Fukunaga balances all his duties as writer, director, and producer expertly, but its his cinematography that finds beauty out of the ugliness of war, especially the battle scenes that are wide in scope but feel resolutely intimate through the eyes of a child. Whether its the child soldiers burning huts in silhouettes or Agu’s first kill in slo-mo as he hacks an innocent man, the cinematography is unbelievably good. As Agu’s descent into the hell of war becomes worse, we see him taking the “brown-brown” of heroin, which numbs him to the killing until he sees the grass and trees in blood-red while the rest becomes monotone.
Watch the trailer for Beasts of No Nation
It’s a furious film permeated by Fukunaga ferocious pacifism even when he’s depicting atrocities, where the capacity to shock never dwindles and breaks the heart of the viewer every time we see Agu lose his spirit and innocence.

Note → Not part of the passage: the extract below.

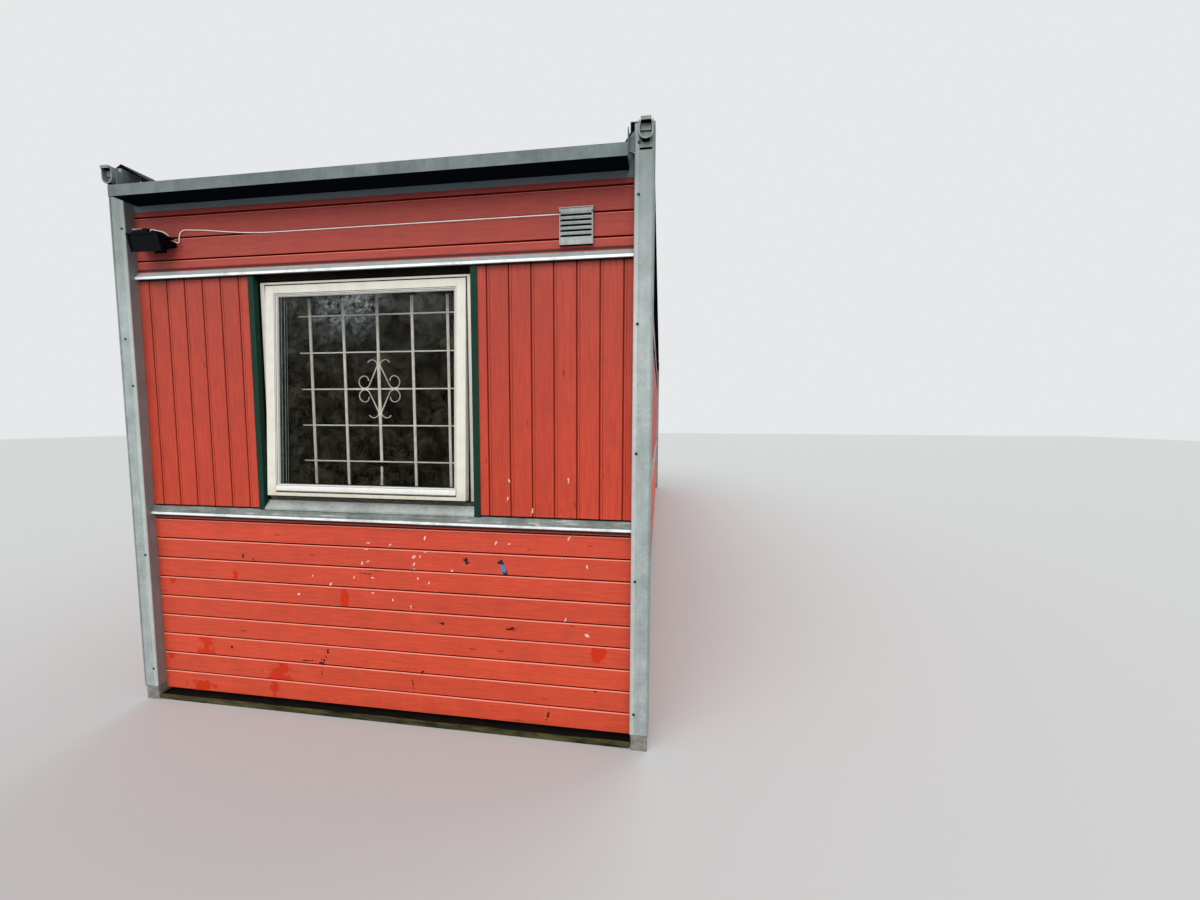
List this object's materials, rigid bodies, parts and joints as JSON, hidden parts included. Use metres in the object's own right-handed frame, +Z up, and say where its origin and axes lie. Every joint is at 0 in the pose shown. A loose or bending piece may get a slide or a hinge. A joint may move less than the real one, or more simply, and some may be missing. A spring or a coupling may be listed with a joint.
{
  "type": "portable site cabin",
  "caption": "Timber site cabin with red boarding between galvanised corner posts, a barred window in one end, a door in the other and lifting hooks at the corners.",
  "frame": {"origin": "on the ground at the middle of the cabin's footprint", "axes": "+Z up, +Y along the cabin away from the end with the window, +X to the right seen from that end"},
  "size_m": [2.9, 8.56, 2.9763],
  "materials": {
    "galvanised_steel": "spangled zinc, dull and weathered",
    "foot_steel": "dull grey steel, dirty",
    "bearer_timber": "dark damp timber with green algae",
    "floor_boarding": "plain boarding",
    "wall_core": "dark wind barrier over framing",
    "roofing_felt": "black bitumen roofing",
    "red_boards": "red paint on sawn boards, weathered",
    "white_joinery": "white paint on planed timber",
    "window_glass": "clear sealed pane",
    "white_ironwork": "white enamel on flat iron bars",
    "green_trim": "dark green paint",
    "black_housing": "black powder coat on cast metal",
    "white_cable": "white flexible sheath",
    "door_paint": "off-white paint",
    "handle_steel": "satin steel"
  },
  "bodies": {
    "root": {"back_boards": "red_boards", "back_fascia": "galvanised_steel", "back_rails": "galvanised_steel", "back_wall": "wall_core", "corner_post_back_left": "galvanised_steel", "corner_post_back_right": "galvanised_steel", "corner_post_front_left": "galvanised_steel", "corner_post_front_right": "galvanised_steel", "door_frame": "white_joinery", "door_handle": "handle_steel", "door_leaf": "door_paint", "door_trims": "green_trim", "floodlight": "black_housing", "floodlight_bracket": "black_housing", "floor_slab": "floor_boarding", "front_boards_bottom": "red_boards", "front_boards_middle": "red_boards", "front_boards_top": "red_boards", "front_fascia": "galvanised_steel", "front_rail_lower": "galvanised_steel", "front_rail_upper": "galvanised_steel", "front_wall": "wall_core", "ground_bearers": "bearer_timber", "lamp_cable": "white_cable", "left_boards": "red_boards", "left_wall": "wall_core", "lifting_hook_back_left": "galvanised_steel", "lifting_hook_back_right": "galvanised_steel", "lifting_hook_front_left": "galvanised_steel", "lifting_hook_front_right": "galvanised_steel", "post_feet": "foot_steel", "right_boards": "red_boards", "right_wall": "wall_core", "roof_flaps": "roofing_felt", "roof_membrane": "roofing_felt", "roof_slab": "wall_core", "side_fascias": "galvanised_steel", "side_rails": "galvanised_steel", "vent": "galvanised_steel", "window_frame": "white_joinery", "window_glass": "window_glass", "window_grille": "white_ironwork", "window_sash": "white_joinery", "window_sill_flashing": "galvanised_steel", "window_trims": "green_trim"}
  },
  "joints": []
}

It turns almost Shakespearean when the Commandant is dressed down by his superior, who fears that they’ll be brought before a war crimes tribunal. The war has taken over his life, and he’s quick to rebel against his orders like a Brutus or Macbeth figure. Beasts of No Nation is a fantastic but disturbing look at the life of a child soldier that offers no easy or tidy conclusions, but doesn’t let the audience off the hook for being part of a world where these types of tragedies exist.